INSTRUCTIONS FOR THE TASK →
Repeat the listing below word for word, stopping after the line that contains "return -0.6 * t * t * (3 - 2 * t)".

## START

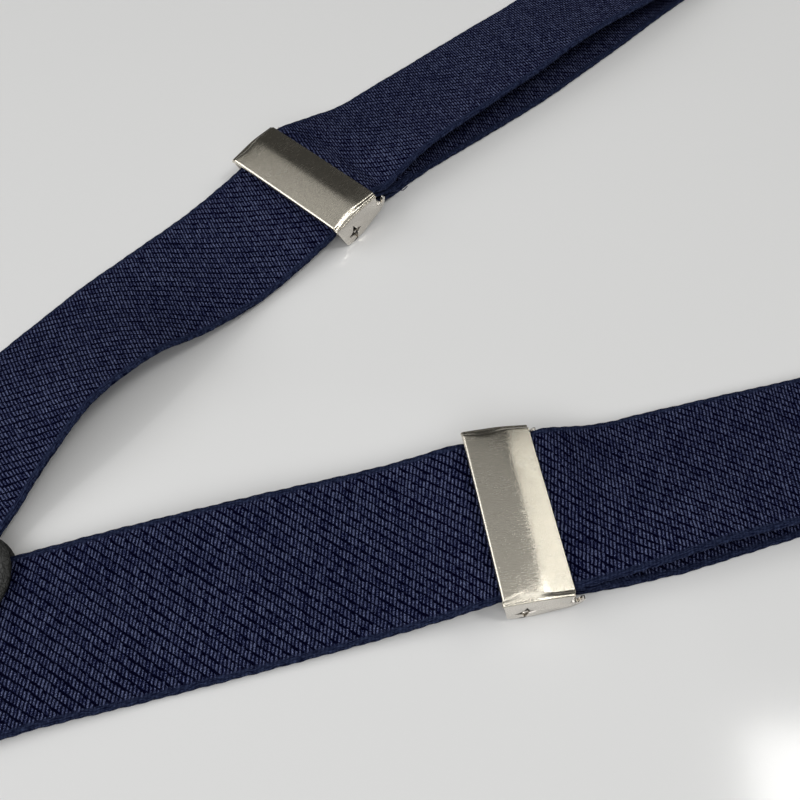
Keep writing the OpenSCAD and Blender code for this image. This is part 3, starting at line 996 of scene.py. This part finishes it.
def end_roll(x, y):
    """How far the cover's end turns down and flares out again near its rim. The turn is
    widest on the front half."""
    d = COVER_HALF_W - abs(y)
    wide = 1.15 + 1.1 * exp(-((x + 2.6) / 3.2) ** 2)
    t = min(1, max(0, (wide - d) / (wide - 0.45)))
    return -0.6 * t * t * (3 - 2 * t)


def make_cover(side):
    """Creased cover with rolled ends, front lip, toothed bite and hinge tabs."""
    front, rear = 0.62, 0.22
    outer = [(-COVER_HALF_L + 0.04, 6.9), (-COVER_HALF_L, 7.0), (-COVER_HALF_L, COVER_Z - front)]
    slope = cover_height(-COVER_HALF_L + front)
    outer += arc(-COVER_HALF_L + front, slope - front, front, 178, 96, 9)
    xs = np.concatenate([np.linspace(-COVER_HALF_L + front + 0.1, -1.6, 9), np.linspace(-1.2, 2.4, 13),
                         np.linspace(2.9, COVER_HALF_L - rear - 0.05, 7)])
    outer += [(x, cover_height(x)) for x in xs]
    outer += arc(COVER_HALF_L - rear, cover_height(COVER_HALF_L - rear) - rear, rear, 80, 0, 5)
    outer.append((COVER_HALF_L, COVER_Z - 0.42))
    inner = [(COVER_HALF_L - 0.06, COVER_Z - SKIN + 0.02), (COVER_HALF_L - 0.25, COVER_Z - SKIN)]
    inner += [(x, cover_height(x) - SKIN) for x in np.linspace(6.6, -6.2, 16)]
    inner += [(-COVER_HALF_L + SKIN, COVER_Z - SKIN - 0.25), (-COVER_HALF_L + SKIN, 7.0),
              (-COVER_HALF_L + SKIN - 0.06, 6.9)]
    loop = outer + inner
    n = len(loop)
    span = [COVER_HALF_W - d for d in (0.0, 0.05, 0.14, 0.27, 0.45, 0.65, 0.85, 1.05, 1.25, 1.5, 1.8,
                                       2.2, 2.8, 4.5)]
    ys = span + list(np.linspace(13, -13, 14)) + [-y for y in span[::-1]]
    vertices, maps = [], []
    lengths = np.concatenate([[0], np.cumsum([dist(a, b) for a, b in zip(loop, loop[1:])])])
    for y in ys:
        d = COVER_HALF_W - abs(y)
        rim = 0.16 * (1 - sqrt(max(0, 1 - (1 - min(d, 0.27) / 0.27) ** 2)))
        for k, (x, z) in enumerate(loop):
            shrink = 1 - 0.018 * (rim / 0.16)
            drop = end_roll(x, y) + cover_height(x, y) - cover_height(x)
            if z < 7.15:
                drop *= 0.35
            vertices.append((x * shrink, y, z + drop + (rim if k >= len(outer) else -rim)))
    faces = []
    for i in range(len(ys) - 1):
        for k in range(n):
            j = (k + 1) % n
            faces.append((i * n + k, i * n + j, (i + 1) * n + j, (i + 1) * n + k))
            far = lengths[j] if j else lengths[k]
            maps += [(lengths[k], ys[i]), (far, ys[i]), (far, ys[i + 1]), (lengths[k], ys[i + 1])]
    faces += [tuple(range(n))[::-1], tuple(range((len(ys) - 1) * n, len(ys) * n))]
    maps += [(reach, ys[0]) for reach in lengths[::-1]] + [(reach, ys[-1]) for reach in lengths]
    place = adjuster_layout(side)
    sheet = new_object(side + "_cover_sheet", vertices, faces, place)
    flat_map(sheet, "brush", maps)
    shade(sheet, 50)

    bite = [(-7.2, 7.5), (-6.2, 7.6), (-2.8, 5.8), (-3.1, 5.35), (-3.7, 5.5), (-7.0, 7.1)]
    tooth = [(-3.75, 5.52), (-3.1, 5.37), (-2.85, 5.75), (-2.6, 5.2), (-3.3, 5.0)]
    solids = [prism(bite, -17.0, 17.0)]
    pitch = 1.6
    for i in range(21):
        y = (i - 10) * pitch
        solids.append(prism(tooth, y - 0.42, y + 0.42))
    tab = [(-6.9, 7.5), (-6.85, 6.3), (-6.3, 5.85), (-5.75, 6.2), (-4.6, 7.6)]
    for sign in (-1, 1):
        low, high = sorted((sign * 17.65, sign * 18.0))
        solids.append(prism(tab, low, high))
    inside = new_object(side + "_cover_bite", *merged(*solids), place, smooth=False)
    recalculate(inside)
    bevel(inside, 0.06, 1)
    inside.data.uv_layers.new(name="brush")
    finish_piece(inside, PLATE, side + "_adjuster_cover")
    finish_piece(sheet, COVER, side + "_adjuster_cover", [side + "_adjuster_cover"])


def star(radius, waist, spikes=4, turn=5):
    """Outline of a star-shaped punch mark in (x, z)."""
    points = []
    for i in range(2 * spikes):
        r = radius if i % 2 == 0 else waist
        a = radians(turn + 180 * i / spikes)
        points.append((r * cos(a), r * sin(a)))
    return points


SUPPORT = (-1.8, 2.4)
EAR_OUTLINE = [(-6.7, 7.15), (-7.0, 6.7), (-7.05, 6.3), (-5.5, 1.1), (-5.15, 0.45), (-4.55, 0.05),
               (-3.6, 0), (0.5, 0), (2.8, 0.5), (5, 1.1), (8, 1.7), (9.0, 2.3), (9.7, 3.3), (10.1, 4.3),
               (10.0, 4.75), (9.65, 4.95), (9.35, 4.8), (9.1, 4.3), (8.85, 3.7), (8.6, 3.3), (8.25, 3.05),
               (7.75, 2.95), (7.35, 3.1), (7.1, 3.5), (7.05, 4.2), (7.05, 6.9), (6.85, 7.15)]


def cut(piece, cutter):
    """Takes the cutter's volume out of a piece."""
    modifier = piece.modifiers.new("cut", "BOOLEAN")
    modifier.operation = "DIFFERENCE"
    modifier.solver = "EXACT"
    modifier.object = cutter
    apply_modifiers(piece)
    bpy.data.objects.remove(cutter)


def joined(name, parts):
    """Several pieces as one."""
    mesh = bmesh.new()
    for part in parts:
        mesh.from_mesh(part.data)
        bpy.data.objects.remove(part)
    piece = new_object(name, [], [])
    mesh.to_mesh(piece.data)
    mesh.free()
    shade(piece)
    return piece


EAR_TOP = 7.15
LEAN = tan(radians(7))


def leaning(name, outline, low, high, sign, place):
    """A prism that leans outward towards its foot, as an ear does."""
    vertices, faces = prism(outline, low, high)
    vertices = [(x, y + sign * (EAR_TOP - z) * LEAN, z) for x, y, z in vertices]
    return new_object(name, vertices, faces, place, smooth=False)


def make_frame(side):
    """Stamped frame: two ears with hooks for the sewn bar, star punches and the base plate."""
    place = adjuster_layout(side)
    plate = [(-4.6, 0), (0.5, 0), (0.5, 0.8), (-4.6, 0.8)]
    base = new_object("base", *prism(plate, -EAR_IN - 1.1, EAR_IN + 1.1), place, smooth=False)
    parts = [bevel(recalculate(base), 0.12, 2)]
    for sign in (-1, 1):
        low, high = sorted((sign * EAR_IN, sign * EAR_OUT))
        ear = recalculate(leaning("ear", EAR_OUTLINE, low, high, sign, place))
        outline = [(SUPPORT[0] + x, SUPPORT[1] + z) for x, z in star(2.35, 0.95)]
        low, high = sorted((sign * (EAR_IN - 0.3), sign * (EAR_OUT + 0.5)))
        cut(ear, recalculate(leaning("cutter", outline, low, high, sign, place)))
        parts.append(bevel(ear, 0.15, 2))
    piece = joined(side + "_frame_stamping", parts)
    finish_piece(piece, PLATE, side + "_adjuster", [side + "_adjuster_frame"])

    def rod(name, at, radius, reach, node, neck, tip):
        out = (EAR_TOP - at[1]) * LEAN
        end = [(EAR_IN - 0.05, radius), (EAR_IN, neck), (reach + out - 0.15, neck), (reach + out, tip)]
        stations = [(-y, r) for y, r in end[::-1]] + [(y, r) for y, r in end]
        sides = 24
        turns = [2 * pi * k / sides for k in range(sides)]
        vertices = [(at[0] + r * cos(a), y, at[1] + r * sin(a))
                    for y, r in stations for a in turns]
        faces = skin(len(stations), sides)
        made = recalculate(new_object(name, vertices, faces, place))
        shade(made, 50)
        finish_piece(made, PLATE, side + "_adjuster", [node])

    rod(side + "_support_rod", SUPPORT, 0.9, EAR_OUT - 0.1, side + "_adjuster_support", 0.4, 0.2)
    rod(side + "_rear_bar", SEWN_BAR, 0.8, EAR_OUT + 0.1, side + "_adjuster_sewn_bar", 0.78, 0.6)


for side in SIDES:
    make_cover(side)
    make_frame(side)


# ---- clips

def record_slot(node):
    return next(s["material_slot"] for s in frame["record"]["subparts"] if s["node"] == node)


def rounded_copy(node, name, material, width):
    """A CAD part's own shape with its hard edges rounded."""
    source = frame["nodes"][node]
    piece = in_scene(name, source.data.copy())
    mesh = bmesh.new()
    mesh.from_mesh(piece.data)
    bmesh.ops.remove_doubles(mesh, verts=mesh.verts, dist=2e-6)
    bmesh.ops.dissolve_limit(mesh, angle_limit=radians(2), verts=mesh.verts, edges=mesh.edges)
    mesh.to_mesh(piece.data)
    mesh.free()
    bevel(piece, width, 2, 32)
    return finish_piece(piece, material, source["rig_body"], [node])


# Each of a clip's nodes, with its piece's name, its material and the radius of its edges
CLIP_PIECES = (("back", "back_plate", PLATE, 0.14), ("lever", "lever_shell", PLATE, 0.22),
               ("strap_bar", "bar", PLATE, 0.2), ("pin", "pin", PLATE, 0.15),
               ("back_pad", "ribbed_pad", NYLON, 0.1), ("cam_pad", "toothed_pad", NYLON, 0.06))
for clip in (*FRONT_CLIP.values(), *REAR_CLIP.values()):
    for node, name, material, width in CLIP_PIECES:
        rounded_copy(f"{clip}_clip_{node}", f"{clip}_{name}", material, width)

for name, node in frame["nodes"].items():
    if not node.hide_render:
        paint(node, SLOT_MATERIALS[record_slot(name)])


# ---- studio

def glossy_table():
    g = Graph("glossy_table")
    place = g.place()
    smudge = g.noise(place, 9.0, 4.0, 0.6)
    rough = g.add(0.07, g.mul(smudge, 0.09))
    return g.set(Base_Color=rgb(0.795, 0.797, 0.793), Roughness=rough, Specular_IOR_Level=0.5)


def make_table():
    reach = 2000
    corners = [(-reach, -reach, 0), (reach, -reach, 0), (reach, reach, 0), (-reach, reach, 0)]
    table = new_object("table", corners, [(0, 1, 2, 3)])
    table.location.z = -0.05 * MM
    paint(table, glossy_table())


VIEW_FROM = (85.5, -89.0, 160.6)
VIEW_HEADING = 54.6
VIEW_DOWN = 60.9


def make_camera():
    """The photograph's view: close, from above, looking along the straps' left side."""
    data = bpy.data.cameras.new("camera")
    data.lens = 36.0
    data.sensor_width = 36.0
    data.clip_start = 0.01
    camera = in_scene("camera", data)
    camera.location = Vector(VIEW_FROM) * MM
    down = radians(VIEW_DOWN)
    forward = unit(VIEW_HEADING) * cos(down) - UP * sin(down)
    camera.rotation_euler = forward.to_track_quat("-Z", "Y").to_euler()
    bpy.context.scene.camera = camera


LIT_POINT = (125, -5, 0)


def make_panel(name, azimuth, elevation, distance, width, height, radiance, tint=(1, 1, 1)):
    """Soft light at a bearing right of the view and an elevation, aimed at the straps."""
    data = bpy.data.lights.new(name, "AREA")
    data.shape = "RECTANGLE"
    data.size = width
    data.size_y = height
    data.energy = radiance * pi * width * height
    data.color = tint
    lamp = in_scene(name, data)
    up = radians(elevation)
    direction = unit(VIEW_HEADING - azimuth) * cos(up) + UP * sin(up)
    target = Vector(LIT_POINT) * MM
    lamp.location = target + direction * distance
    lamp.rotation_euler = direction.to_track_quat("Z", "Y").to_euler()


def make_studio():
    make_panel("ceiling", -90, 78, 1.4, 1.6, 2.0, 0.40)
    make_panel("ceiling_left", -43, 56, 2.4, 0.8, 0.5, 0.44, (1.0, 0.98, 0.93))
    make_panel("lamp_right", 94, 60, 2.4, 0.52, 0.56, 11.0, (1.0, 0.99, 0.97))
    make_panel("window_right", 62, 37.5, 2.4, 1.15, 0.62, 2.8, (1.0, 0.99, 0.95))
    make_panel("window_left", -100, 33, 2.4, 2.8, 1.6, 2.7, (0.99, 0.99, 1.0))
    make_panel("room_behind", 178, 44, 2.4, 2.4, 1.5, 1.75)
    world = bpy.data.worlds.new("studio")
    world.use_nodes = True
    world.node_tree.nodes["Background"].inputs[0].default_value = (1.0, 0.98, 0.93, 1)
    world.node_tree.nodes["Background"].inputs[1].default_value = 0.04
    bpy.context.scene.world = world
    bpy.context.scene.view_settings.view_transform = "Standard"


make_camera()
make_table()
make_studio()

## END

RESULT OF THIS TASK →
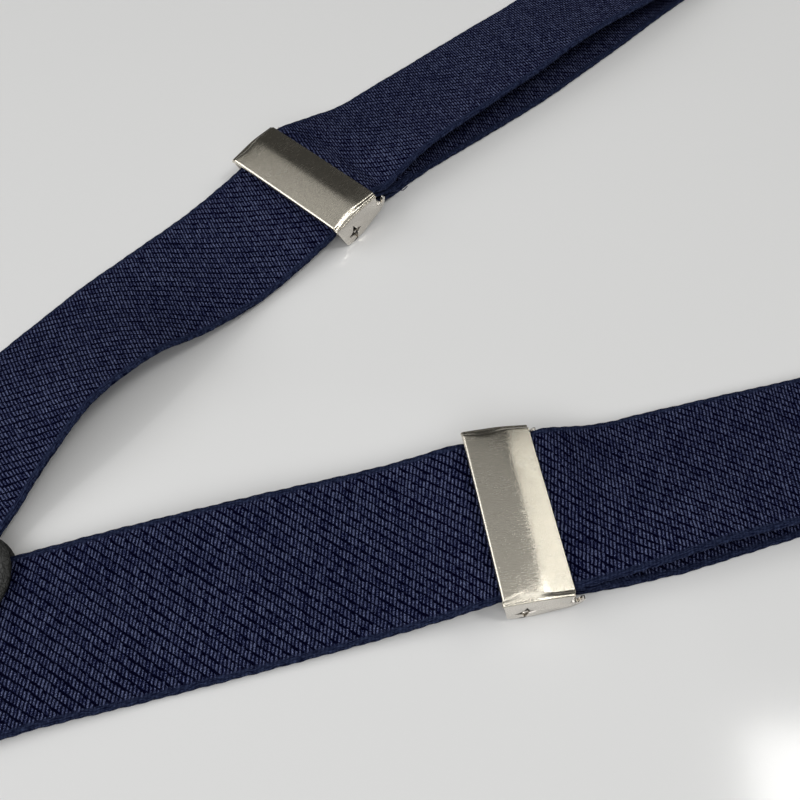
Keep writing the OpenSCAD and Blender code for this image. This is part 3, starting at line 996 of scene.py. This part finishes it.
def end_roll(x, y):
    """How far the cover's end turns down and flares out again near its rim. The turn is
    widest on the front half."""
    d = COVER_HALF_W - abs(y)
    wide = 1.15 + 1.1 * exp(-((x + 2.6) / 3.2) ** 2)
    t = min(1, max(0, (wide - d) / (wide - 0.45)))
    return -0.6 * t * t * (3 - 2 * t)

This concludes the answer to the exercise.